When you die you won't miss your ex.
This was just one scene at the inaugural AIX (Artisan Independent Experimental) Scent Fair at which over forty exhibitors from around the world attempted to upend or even pervert the world of fragrances over Mother's Day weekend in the States, and show that there is more to perfume than the very brightly lit ground floors of department stores. Of course not everything on display was so morbid or philosophical as the Scents of the Apocalypse. While that project involved transforming a fragrance into a conceptual artwork, DSH Perfumes' project Giverny In Bloom, commissioned by the Denver Art Museum as part of its impressionist painting exhibition last year, involved transforming Monet's modernist paintings of water lilies into fragrances. According to art historical convention the Impressionists were not interested in painting landscapes but in painting the effects of light as we perceive it, but now, through the botanical research and synesthetic imagination of DSH Perfumes, we can experience what these colours might smell like. Four fragrances have been designed to evoke Monet's paintings of his water garden at Giverny. L'Opera des Rouges et des Roses is a blend of roses, peonies and carnations, and Le Danse des Bleus et des Violettes is a blend of violets, irises and lilacs. Le Jardin Vert just smells like grass and slightly damp soil, like a wheatgrass smoothie, and really does smell like a shade of green if that makes any sense. The final fragrance, Giverny In Bloom, combines all three colourful perfumes into one like a painting.
Also on show is the Phantosmia ghost map, a collaboration between the Institute for Art and Olfaction, Los Angeles - the local non-profit that organises this fair - and GHOULA (Ghost Hunters of Urban Los Angeles), a social club that arranges tours of the city's haunted subway lines and things like that. Together they have made a map of the city's most famous hauntings and a small perfume range of how they are reported to smell: Jean Harlow's favourite scent, Mitsouko by Guerlain, is said to haunt her old house at 1353 Club View Drive in Century City, where people often report hearing her crying too. Orson Welles' cigar smoke, allegedly, still stinks out the old Ma Maison Restaurant (now Sweet Lady Jane Bakery) on Melrose Avenue in West Hollywood.
So smells can be used to evoke things that are far away (the gardens at Giverny, the end of the world) and remind us of people that have been lost, or for the complete opposite, and artist Catherine Haley Epstein has concocted four scents for forgetting the past. Visiting the fair on the morning after a night I would rather forget I tried the most mild one, Forget Last Night (the others are Forget 5 Years Ago, Forget 10 Years Ago, and Forget 20 Years Ago), a light blend of cedar as "the prelude to a fire" that would supposedly burn away bad memories like an eternal sunshine of the spotless mind, and though it didn't actually work, even just the experience of inhaling a smoky cedar wood and trying to forget made me feel better, I think. Epstein is serious about forgetting. She quotes 13th-century Japanese Zen Master Dōgen Zenji who says, "We study the self to forget the self, and when we forget the self the world becomes magical," and essentially what she is offering are meditative counselling sessions, much like Lindsay Tunkl's apocalyptic visionary project - but would we be better off forgetting the bad things that happened in the past or remembering the bad things that haven't happened yet?
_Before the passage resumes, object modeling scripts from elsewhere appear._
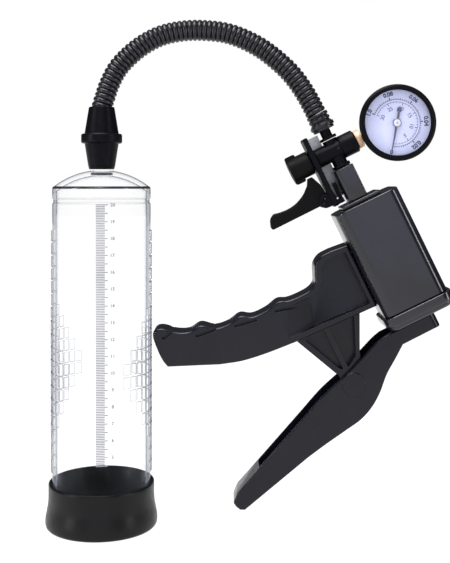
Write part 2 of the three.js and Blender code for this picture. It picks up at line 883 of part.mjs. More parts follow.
function addGauge(group) {
  place(group, "gauge_adapter", gaugeAdapter(), BRASS);
  place(group, "gauge_case", gaugeCase(), BLACK_SATIN);
  place(group, "gauge_bezel", gaugeBezel(), BLACK_PLASTIC);
  place(group, "gauge_lens", gaugeLens(), CLEAR);
  place(group, "gauge_dial", gaugeDial(), DIAL_WHITE);
  place(group, "gauge_needle", gaugeNeedle(), STEEL);
  place(group, "needle_spindle", needleSpindle(), STEEL);
  place(group, "bourdon_tube", bourdonTube(), BRASS);
}

function addHandles(group) {
  place(group, "grip_frame", gripFrame(), BLACK_PLASTIC);
  place(group, "trigger", trigger(), BLACK_PLASTIC);
  place(group, "pivot_pin", pivotPin(), STEEL);
  place(group, "rod_pin", rodPin(), STEEL);
}

function pumpSide() {
  const group = new THREE.Group();
  group.position.set(CHAMBER_X + PUMP_X, 0, PUMP_Z);
  group.rotation.y = THREE.MathUtils.degToRad(-PUMP_TILT_DEG);
  addCylinderPieces(group);
  addHeadPieces(group);
  addReleaseValve(group);
  addGauge(group);
  addHandles(group);
  return group;
}

const assembly = new THREE.Group();
assembly.add(chamberSide());
assembly.add(pumpSide());

export default assembly;
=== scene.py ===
"""Looks of the hand vacuum pump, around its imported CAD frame.

A clear graduated chamber, a corrugated hose and a black pistol-grip pump with a gauge.
Shapes are drawn in millimetres, in the chamber's or the pump's own frame, and are then
moved into the part's frame in metres.
"""

import math

import bmesh
import bpy
from mathutils import Matrix, Vector


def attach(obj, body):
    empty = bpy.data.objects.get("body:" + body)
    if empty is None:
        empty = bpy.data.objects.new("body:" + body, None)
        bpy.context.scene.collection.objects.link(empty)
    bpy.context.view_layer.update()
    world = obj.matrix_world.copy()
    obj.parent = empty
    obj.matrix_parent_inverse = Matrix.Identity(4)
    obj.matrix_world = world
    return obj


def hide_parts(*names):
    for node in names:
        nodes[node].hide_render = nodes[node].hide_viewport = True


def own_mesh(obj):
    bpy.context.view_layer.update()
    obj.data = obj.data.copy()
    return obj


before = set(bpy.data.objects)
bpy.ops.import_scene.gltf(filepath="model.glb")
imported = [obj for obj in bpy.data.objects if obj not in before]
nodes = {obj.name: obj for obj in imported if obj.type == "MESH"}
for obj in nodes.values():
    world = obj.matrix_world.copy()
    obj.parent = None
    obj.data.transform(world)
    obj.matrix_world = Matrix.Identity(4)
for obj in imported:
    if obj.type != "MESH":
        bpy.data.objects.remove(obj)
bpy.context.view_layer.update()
scene = bpy.context.scene

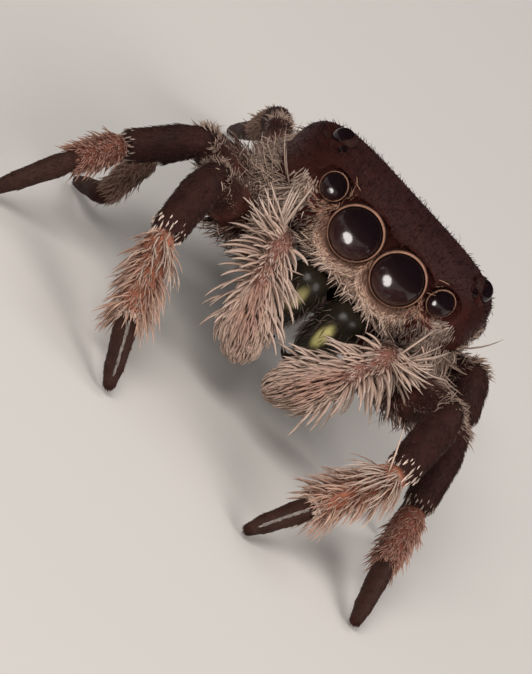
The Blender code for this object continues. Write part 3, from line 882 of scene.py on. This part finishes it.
palp_batches = []
for side, _ in SIDES:
    root, knee, bend, tip = (np.array(point) * (side, 1, 1) for point in PALP_POINTS)
    t = np.linspace(0, 1, 70)[:, None]
    lower = knee * (1 - t) ** 2 + bend * 2 * t * (1 - t) + tip * t * t
    upper = root + (knee - root) * np.linspace(0, 1, 30)[:-1, None]
    line = from_head(np.concatenate([upper, lower]))
    line = running_mean(np.concatenate([line[[0] * 6], line, line[[-1] * 6]]), 13)[6:-6]
    steps = distances(line)
    s = steps / steps[-1]
    grid = tube_grid(line, keyed(s, PALP_RADII) * round_ends(s, steps[-1], 0.24), (1, 0, 0), 36)
    share = np.broadcast_to(s[:, None], grid.shape[:2])
    joint = sum(hump(share, place, width) for place, width in ((0.335, 0.03), (0.50, 0.02), (0.655, 0.02)))
    tone = mixed(BROWN, (0.22, 0.095, 0.072), ease(0.25, 0.38, share) * (0.7 + 0.3 * mottle(grid, 0.25)))
    tone = mixed(tone, BROWN, 0.7 * np.clip(joint, 0, 1))
    tone = mixed(tone, (0.36, 0.265, 0.225), ease(0.66, 0.80, share))
    palp = add_to_skin(grid, tone, (0.51 if side < 0 else 0.63, 0.70), 0.11, 0.22)
    axis = unit(line[-1] - line[40])

    def outward(p):
        """The way from the palp's middle line to a point."""
        return unit(p - line[np.argmin(np.linalg.norm(p[..., None, :] - line, axis=-1), axis=-1)])

    def palp_comb(count, low, high, forward, lean_low, lean_high, curl, length, width, rust):
        """A row of blunt hairs down each side of the palp, evenly spaced between two stations and turned
        forward by a share of a turn. They lean more and more towards the tip, each curling that way too.
        On the inner side they lean so from the first and are shorter by the knee, clear of the face."""
        s = np.tile(low + (high - low) * (np.arange(count) + 0.5) / count, 2)
        s = s + (high - low) / count * rng.uniform(-0.5, 0.5, 2 * count)
        turn = np.repeat((-forward, 0.5 + forward), count) + 0.02 * rng.normal(size=2 * count)
        inner = np.repeat((1, 0) if side < 0 else (0, 1), count)
        lean = lean_low + 0.65 * inner
        lean = lean + (lean_high - lean) * ease(low, high, s) + 0.10 * rng.normal(size=2 * count)
        length = length * (1 - 0.45 * inner * (1 - ease(low, low + 0.2, s)))
        rise = math.pi / 2 - lean
        return hairs(
            roots_at(palp, s, turn), axis, rise, rise - curl, length, width, mixed(CREAM, RUST, rust),
            tip_tone=WHITE, rings=7, stray=0.13, pull=(0, -0.05, -0.05), blunt=5,
        )

    def swept(out, least, most):
        """A lie out to the palp's side that rises by an amount drawn for each hair."""
        return lambda roots: (side * out, 0.1, 0) + rng.uniform(least, most, (len(roots["s"]), 1)) * (0, 0, 1)

    def red(roots):
        """How rusty the brush is: most along its front, and less towards its tip."""
        return 0.55 * ease(0.8, 0.1, np.abs(outward(roots["point"])[:, 0])) * ease(1.02, 0.72, roots["s"])

    # Long blunt hairs in rows down both sides, with shorter, rustier rows in front of them.
    palp_batches += [palp_comb(*row) for row in PALP_COMBS]
    # Long soft wavy hairs from the outer side of the first piece, over the hip behind.
    palp_batches.append(patch(
        palp, 130, lambda p, s, turn: ease(0.04, 0.12, s) * (s < 0.36) * (side * outward(p)[..., 0] > 0.1),
        swept(0.9, -0.9, 0.5), 0.7, -0.1, 0.62, 0.040, varied(GREY, CREAM, 0.3, 0.7),
        rings=6, stray=0.3, pull=(0, 0, -0.3), blunt=3,
    ))
    # A few long hairs from the knee that reach out sideways over the leg behind and turn up at their ends.
    palp_batches.append(patch(
        palp, 30, lambda p, s, turn: hump(s, 0.29, 0.05) * (side * (p[..., 0] - HEAD[0]) > 1.32),
        swept(1.0, -0.5, 0.7), 0.55, 0.45, 0.85, 0.052, CREAM,
        tip_tone=WHITE, rings=7, stray=0.15, pull=(0, 0, 0.35), blunt=4,
    ))
    # Long thin hairs on the inner side that cross the gap over the jaws.
    s = rng.uniform(0.44, 0.62, 9)
    turn = (0.5 if side > 0 else 0.0) + rng.uniform(-0.05, 0.05, 9)
    palp_batches.append(hairs(
        roots_at(palp, s, turn), (-side * 1.0, -0.2, 0.15), 0.9, 0.45, 0.80, 0.040, CREAM,
        tip_tone=WHITE, rings=6, stray=0.15, blunt=3.5,
    ))
    # The dense round brush of the last piece. Its hairs lie along the sides and stand out over the tip.
    for count, low, high, droop, length in PALP_BRUSH:
        palp_batches.append(patch(
            palp, count, lambda p, s, turn: (s > low) * (s < high), axis, 1.15, droop, length, 0.052,
            lambda roots: mixed(CREAM, RUST, 0.12 + red(roots)),
            tip_tone=lambda roots: mixed(mixed(CREAM, WHITE, 0.6), RUST, 0.7 * red(roots)),
            rings=6, stray=0.12, blunt=4,
        ))
    # Short hair over all of it.
    palp_batches.append(patch(
        palp, 1700, lambda p, s, turn: (s > 0.05) * (s < 0.85), lengthways, 0.55, 0.15, 0.15, 0.028,
        short_palp_tone, stray=0.4,
    ))
grow("palp_coat", palp_batches)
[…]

Perhaps the most interesting fragrances are those that don't attempt either of these things, but instead enhance the everyday smells that already surround us. This is the approach of Los Angeles's own Goest Perfumes which specialises in unisex perfumes that won't mask or otherwise deodorise our personal aromas -here at the scent fair they're showing a Smokers Perfume intended to blend with the smell of cigarette smoke on clothing and in hair, and so create a modern, complex and harmonious new smell, one that's experimental but also at the same time practical.